The announcement was an unavoidable topic of conversation as workers at the Docklands Melbourne headquarters filed out for their lunches and morning coffee orders on Tuesday.
One employee said his team was briefed about coming redundancies a few weeks ago, and that he was told his team in the institutional banking sector would not be heavily affected.
Staff morale has fallen at ANZ bank, which is based in Melbourne.Credit: Paul Rovere
Other employees said they found out about the cuts in a staff email on Tuesday morning, and had not yet been told exactly how their teams would be impacted.
While several said it was unsettling for morale, another long-term employee said he wasn’t too concerned as his team absorbed several redundancies in the restructure 18 months ago.
“It’s just business as usual. Until we know, you can’t worry about it,” he said, commenting on the morale in the team he worked for.
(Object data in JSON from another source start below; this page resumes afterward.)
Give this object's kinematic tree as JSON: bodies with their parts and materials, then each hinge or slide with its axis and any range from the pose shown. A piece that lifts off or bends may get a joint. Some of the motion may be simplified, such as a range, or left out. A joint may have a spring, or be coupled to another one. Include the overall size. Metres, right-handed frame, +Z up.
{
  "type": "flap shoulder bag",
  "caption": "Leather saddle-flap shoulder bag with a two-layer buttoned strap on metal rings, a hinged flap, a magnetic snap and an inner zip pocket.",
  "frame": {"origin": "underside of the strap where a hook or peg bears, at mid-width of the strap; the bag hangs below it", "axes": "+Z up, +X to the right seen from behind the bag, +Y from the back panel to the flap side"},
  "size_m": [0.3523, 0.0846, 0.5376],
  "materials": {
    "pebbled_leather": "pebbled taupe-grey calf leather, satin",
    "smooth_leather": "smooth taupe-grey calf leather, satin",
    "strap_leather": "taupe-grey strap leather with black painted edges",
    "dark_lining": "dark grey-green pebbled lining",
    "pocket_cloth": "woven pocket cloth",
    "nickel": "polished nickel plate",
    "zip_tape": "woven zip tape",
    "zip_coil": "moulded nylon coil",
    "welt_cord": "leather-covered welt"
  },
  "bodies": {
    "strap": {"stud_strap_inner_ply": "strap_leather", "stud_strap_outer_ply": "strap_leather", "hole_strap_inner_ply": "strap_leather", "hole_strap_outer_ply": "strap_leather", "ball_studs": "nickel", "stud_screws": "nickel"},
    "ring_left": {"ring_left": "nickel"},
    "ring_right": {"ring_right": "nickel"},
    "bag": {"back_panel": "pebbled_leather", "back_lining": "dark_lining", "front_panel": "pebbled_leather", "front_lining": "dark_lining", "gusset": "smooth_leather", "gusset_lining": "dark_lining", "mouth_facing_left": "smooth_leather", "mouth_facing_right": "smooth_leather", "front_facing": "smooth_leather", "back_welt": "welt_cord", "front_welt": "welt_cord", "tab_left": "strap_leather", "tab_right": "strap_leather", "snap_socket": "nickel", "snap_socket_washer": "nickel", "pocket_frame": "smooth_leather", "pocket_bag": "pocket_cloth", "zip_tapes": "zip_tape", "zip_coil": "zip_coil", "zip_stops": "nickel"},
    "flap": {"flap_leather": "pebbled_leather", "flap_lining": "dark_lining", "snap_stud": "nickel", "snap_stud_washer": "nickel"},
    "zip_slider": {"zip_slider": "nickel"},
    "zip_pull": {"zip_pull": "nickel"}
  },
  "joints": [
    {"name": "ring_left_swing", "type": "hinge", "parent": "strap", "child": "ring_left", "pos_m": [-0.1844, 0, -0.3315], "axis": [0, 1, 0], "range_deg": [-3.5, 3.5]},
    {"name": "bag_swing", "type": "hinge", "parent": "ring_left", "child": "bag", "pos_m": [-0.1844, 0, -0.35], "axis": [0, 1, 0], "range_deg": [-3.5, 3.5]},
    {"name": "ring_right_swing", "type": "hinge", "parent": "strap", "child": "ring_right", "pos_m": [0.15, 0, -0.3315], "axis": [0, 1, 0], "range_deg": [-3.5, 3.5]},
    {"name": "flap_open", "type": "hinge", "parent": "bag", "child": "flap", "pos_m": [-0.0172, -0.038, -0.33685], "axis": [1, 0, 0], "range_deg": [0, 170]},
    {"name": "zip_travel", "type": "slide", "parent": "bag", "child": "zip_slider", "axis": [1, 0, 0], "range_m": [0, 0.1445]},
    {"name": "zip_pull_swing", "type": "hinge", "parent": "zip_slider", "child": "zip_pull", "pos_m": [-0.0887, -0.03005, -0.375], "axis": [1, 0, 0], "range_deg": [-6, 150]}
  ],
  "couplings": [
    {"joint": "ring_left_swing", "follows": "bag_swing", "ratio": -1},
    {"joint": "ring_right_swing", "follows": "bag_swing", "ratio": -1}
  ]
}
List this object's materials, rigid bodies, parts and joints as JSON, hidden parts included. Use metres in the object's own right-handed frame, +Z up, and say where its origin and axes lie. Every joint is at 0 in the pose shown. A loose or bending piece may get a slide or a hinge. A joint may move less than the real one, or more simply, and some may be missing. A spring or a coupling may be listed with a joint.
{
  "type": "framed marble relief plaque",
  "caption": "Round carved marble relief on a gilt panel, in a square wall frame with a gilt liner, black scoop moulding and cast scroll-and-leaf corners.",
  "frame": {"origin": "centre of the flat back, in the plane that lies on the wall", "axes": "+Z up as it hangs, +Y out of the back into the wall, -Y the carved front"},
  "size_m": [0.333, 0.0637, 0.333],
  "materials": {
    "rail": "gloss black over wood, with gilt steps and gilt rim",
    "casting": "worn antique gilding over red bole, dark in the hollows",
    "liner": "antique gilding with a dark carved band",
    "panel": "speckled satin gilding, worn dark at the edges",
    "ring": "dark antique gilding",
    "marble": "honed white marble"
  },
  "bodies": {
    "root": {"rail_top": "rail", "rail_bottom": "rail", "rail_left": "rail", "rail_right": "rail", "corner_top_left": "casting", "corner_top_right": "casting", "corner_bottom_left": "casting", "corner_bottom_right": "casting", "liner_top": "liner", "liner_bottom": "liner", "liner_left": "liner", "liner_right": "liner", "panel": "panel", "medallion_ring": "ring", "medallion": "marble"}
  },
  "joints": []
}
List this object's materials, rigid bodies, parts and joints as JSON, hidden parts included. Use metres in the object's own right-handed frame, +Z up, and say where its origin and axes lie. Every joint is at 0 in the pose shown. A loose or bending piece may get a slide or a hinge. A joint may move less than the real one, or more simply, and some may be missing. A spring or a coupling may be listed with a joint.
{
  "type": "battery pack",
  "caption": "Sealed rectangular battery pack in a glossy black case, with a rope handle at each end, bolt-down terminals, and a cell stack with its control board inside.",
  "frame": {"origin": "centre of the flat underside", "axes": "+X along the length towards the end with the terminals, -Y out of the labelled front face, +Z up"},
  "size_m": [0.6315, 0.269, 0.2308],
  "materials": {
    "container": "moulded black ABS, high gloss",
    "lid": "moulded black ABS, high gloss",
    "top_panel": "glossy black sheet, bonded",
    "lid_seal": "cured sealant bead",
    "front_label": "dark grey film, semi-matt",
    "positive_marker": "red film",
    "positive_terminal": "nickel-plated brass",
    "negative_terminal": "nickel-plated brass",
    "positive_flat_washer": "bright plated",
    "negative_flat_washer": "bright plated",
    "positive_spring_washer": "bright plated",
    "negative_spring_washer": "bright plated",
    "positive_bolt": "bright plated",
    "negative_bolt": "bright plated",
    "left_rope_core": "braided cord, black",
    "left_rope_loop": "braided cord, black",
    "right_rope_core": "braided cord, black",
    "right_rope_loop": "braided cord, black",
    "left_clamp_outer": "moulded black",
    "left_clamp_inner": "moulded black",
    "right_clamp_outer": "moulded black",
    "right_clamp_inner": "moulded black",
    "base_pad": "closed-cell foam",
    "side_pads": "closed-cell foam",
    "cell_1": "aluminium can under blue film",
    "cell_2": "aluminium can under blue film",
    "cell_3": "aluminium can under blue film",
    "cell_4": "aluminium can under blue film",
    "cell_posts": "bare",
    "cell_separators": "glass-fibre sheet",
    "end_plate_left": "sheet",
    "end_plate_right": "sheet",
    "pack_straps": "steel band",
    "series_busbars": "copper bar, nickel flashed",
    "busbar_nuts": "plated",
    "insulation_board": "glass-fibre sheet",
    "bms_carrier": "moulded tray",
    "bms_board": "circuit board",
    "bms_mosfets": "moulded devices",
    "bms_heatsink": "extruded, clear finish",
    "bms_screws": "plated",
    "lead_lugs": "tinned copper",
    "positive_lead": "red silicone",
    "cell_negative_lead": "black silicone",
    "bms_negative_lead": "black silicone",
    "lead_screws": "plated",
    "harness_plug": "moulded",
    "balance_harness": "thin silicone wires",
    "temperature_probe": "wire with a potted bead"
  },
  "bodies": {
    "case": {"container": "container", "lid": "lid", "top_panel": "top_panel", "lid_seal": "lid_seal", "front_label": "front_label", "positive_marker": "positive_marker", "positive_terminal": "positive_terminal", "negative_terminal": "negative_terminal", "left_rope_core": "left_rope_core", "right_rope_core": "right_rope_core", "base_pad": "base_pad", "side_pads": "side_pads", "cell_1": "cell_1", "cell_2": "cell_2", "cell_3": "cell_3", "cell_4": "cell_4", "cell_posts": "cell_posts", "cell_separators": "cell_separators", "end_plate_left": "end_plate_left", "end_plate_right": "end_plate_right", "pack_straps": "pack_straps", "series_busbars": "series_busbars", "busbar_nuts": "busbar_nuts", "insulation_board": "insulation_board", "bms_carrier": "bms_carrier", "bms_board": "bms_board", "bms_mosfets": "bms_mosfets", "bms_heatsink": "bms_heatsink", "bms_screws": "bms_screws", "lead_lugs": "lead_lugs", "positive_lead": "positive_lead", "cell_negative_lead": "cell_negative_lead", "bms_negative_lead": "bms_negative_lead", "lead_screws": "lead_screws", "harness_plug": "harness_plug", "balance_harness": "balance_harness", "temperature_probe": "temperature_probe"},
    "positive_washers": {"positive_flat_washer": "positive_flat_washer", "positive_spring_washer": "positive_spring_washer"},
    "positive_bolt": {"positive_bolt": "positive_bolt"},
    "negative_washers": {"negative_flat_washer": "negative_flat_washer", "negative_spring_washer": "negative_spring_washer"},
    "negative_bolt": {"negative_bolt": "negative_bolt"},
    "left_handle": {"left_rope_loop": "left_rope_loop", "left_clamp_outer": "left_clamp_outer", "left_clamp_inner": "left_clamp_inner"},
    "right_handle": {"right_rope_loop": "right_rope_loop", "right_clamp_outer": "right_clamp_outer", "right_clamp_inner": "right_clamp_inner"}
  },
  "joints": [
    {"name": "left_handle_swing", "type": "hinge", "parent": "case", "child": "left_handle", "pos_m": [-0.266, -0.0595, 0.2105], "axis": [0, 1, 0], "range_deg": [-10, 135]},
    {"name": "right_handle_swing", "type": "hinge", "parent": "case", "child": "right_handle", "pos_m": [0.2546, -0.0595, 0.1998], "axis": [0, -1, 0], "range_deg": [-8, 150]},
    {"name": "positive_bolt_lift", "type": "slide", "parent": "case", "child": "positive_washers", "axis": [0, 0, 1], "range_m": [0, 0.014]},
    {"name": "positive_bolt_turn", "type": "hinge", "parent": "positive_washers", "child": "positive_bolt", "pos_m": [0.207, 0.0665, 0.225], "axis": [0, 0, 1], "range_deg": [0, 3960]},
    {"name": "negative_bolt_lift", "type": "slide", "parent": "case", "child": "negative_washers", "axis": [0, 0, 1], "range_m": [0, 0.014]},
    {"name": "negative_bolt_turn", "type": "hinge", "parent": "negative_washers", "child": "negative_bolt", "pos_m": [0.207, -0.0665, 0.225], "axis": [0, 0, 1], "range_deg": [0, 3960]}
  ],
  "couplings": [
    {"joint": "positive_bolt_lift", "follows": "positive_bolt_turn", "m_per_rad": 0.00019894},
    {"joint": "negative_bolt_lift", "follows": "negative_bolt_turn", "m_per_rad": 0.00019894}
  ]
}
The cuts come two weeks after ANZ made an embarrassing email error in its restructuring efforts, accidentally informing some staff members who were to be made redundant about the process for returning their laptops before they had been told they were losing their jobs.
ANZ’s announcement on Tuesday did not provide details of which parts of the bank the job cuts would come from, but Citi analyst Thomas Strong said he thought the bank’s retail banking division and its technology functions were likely to be affected.
Credit: Matt Golding
Analysts, including Strong, have predicted ANZ will announce changes to its digital platform, ANZ Plus, which is costly and has been regarded as underwhelming by financial markets.
Matos is set to update the market on ANZ’s strategy at a briefing on October 13, and analysts have also predicted he could announce new financial return targets for the bank.
“ANZ has well signalled a strategic shift under Nuno Matos, which would be detailed at a strategy day in October,” Strong said.
“In that sense, it is unsurprising that the ‘bad news’ in the upfront cost has been delivered … before management can focus on better medium-term returns in October.”